Nothing in this chapter is intended to prevent cities and counties from establishing policies and criteria which are more strict than those established by the board.
Each city and county, in preparing the safety element to its general plan pursuant to subdivision (g) of Section 65302 of the Government Code, and in adopting or revising land use planning and permitting ordinances, shall take into account the information provided in available seismic hazard maps.
There is hereby created the Seismic Hazards Identification Fund, as a special fund in the State Treasury. Notwithstanding Section 13340 of the Government Code, the moneys in the fund are continuously appropriated to the division for the purposes of this chapter.

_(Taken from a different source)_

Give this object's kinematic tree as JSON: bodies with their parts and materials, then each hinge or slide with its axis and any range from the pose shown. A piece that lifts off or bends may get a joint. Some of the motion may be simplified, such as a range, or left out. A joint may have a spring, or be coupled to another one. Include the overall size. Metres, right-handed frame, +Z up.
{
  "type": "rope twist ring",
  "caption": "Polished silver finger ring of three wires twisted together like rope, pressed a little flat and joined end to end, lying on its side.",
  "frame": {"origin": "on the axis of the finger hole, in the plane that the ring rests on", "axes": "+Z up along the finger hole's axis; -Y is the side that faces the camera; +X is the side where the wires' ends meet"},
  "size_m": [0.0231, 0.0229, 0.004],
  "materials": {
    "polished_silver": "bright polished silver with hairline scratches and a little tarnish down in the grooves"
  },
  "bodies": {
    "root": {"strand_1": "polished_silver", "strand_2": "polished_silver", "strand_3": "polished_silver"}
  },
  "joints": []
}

Notwithstanding Section 5001 of the Insurance Code, one-half of 1 percent of the earthquake surcharge moneys received by the California Residential Earthquake Recovery Fund in any calendar year shall be transferred to the Seismic Hazards Identification Fund for the purposes of carrying out this chapter. This subdivision shall become operative only if Assembly Bill 3913 or Senate Bill 2902 of the 1989-90 Regular Session of the Legislature is enacted and takes effect.
This chapter shall become operative on April 1, 1991.